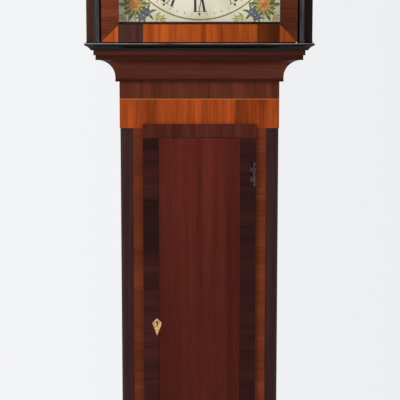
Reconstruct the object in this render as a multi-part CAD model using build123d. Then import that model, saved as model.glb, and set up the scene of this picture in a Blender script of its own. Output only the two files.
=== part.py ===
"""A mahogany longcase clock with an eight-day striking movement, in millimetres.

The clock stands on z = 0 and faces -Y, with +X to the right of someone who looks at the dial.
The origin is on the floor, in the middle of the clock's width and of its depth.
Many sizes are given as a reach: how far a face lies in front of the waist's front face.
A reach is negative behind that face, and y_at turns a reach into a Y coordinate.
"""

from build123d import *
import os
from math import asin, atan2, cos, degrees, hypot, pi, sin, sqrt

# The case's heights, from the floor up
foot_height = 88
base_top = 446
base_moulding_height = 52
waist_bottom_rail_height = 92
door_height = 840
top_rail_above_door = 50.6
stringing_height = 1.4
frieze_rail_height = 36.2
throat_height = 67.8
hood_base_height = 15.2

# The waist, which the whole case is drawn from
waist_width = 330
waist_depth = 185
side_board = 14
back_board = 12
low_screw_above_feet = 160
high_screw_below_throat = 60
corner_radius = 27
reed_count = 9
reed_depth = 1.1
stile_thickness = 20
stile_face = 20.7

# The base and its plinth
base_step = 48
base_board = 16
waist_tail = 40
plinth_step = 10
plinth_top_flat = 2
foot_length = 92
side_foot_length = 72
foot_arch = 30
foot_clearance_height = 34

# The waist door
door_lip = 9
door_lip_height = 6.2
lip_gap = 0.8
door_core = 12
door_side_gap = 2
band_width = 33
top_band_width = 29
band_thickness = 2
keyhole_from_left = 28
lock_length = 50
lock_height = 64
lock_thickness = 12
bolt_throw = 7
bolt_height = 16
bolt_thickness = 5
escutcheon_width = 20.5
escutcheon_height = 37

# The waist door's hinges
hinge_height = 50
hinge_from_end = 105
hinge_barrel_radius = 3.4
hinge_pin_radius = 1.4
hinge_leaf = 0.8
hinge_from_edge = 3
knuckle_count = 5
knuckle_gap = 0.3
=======
§ **SET TASK**: Starting at the top of the data above, repeat every line exactly until the line containing "movement, in millimetres." has been given, then stop.

§ **WRITTEN REPLY**:
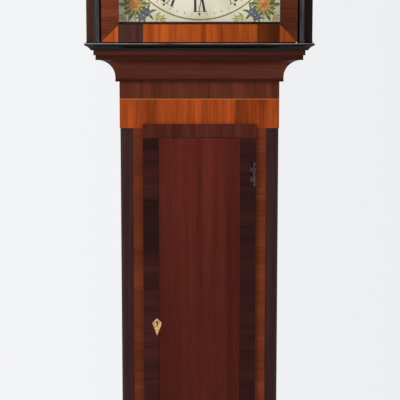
Reconstruct the object in this render as a multi-part CAD model using build123d. Then import that model, saved as model.glb, and set up the scene of this picture in a Blender script of its own. Output only the two files.
=== part.py ===
"""A mahogany longcase clock with an eight-day striking movement, in millimetres.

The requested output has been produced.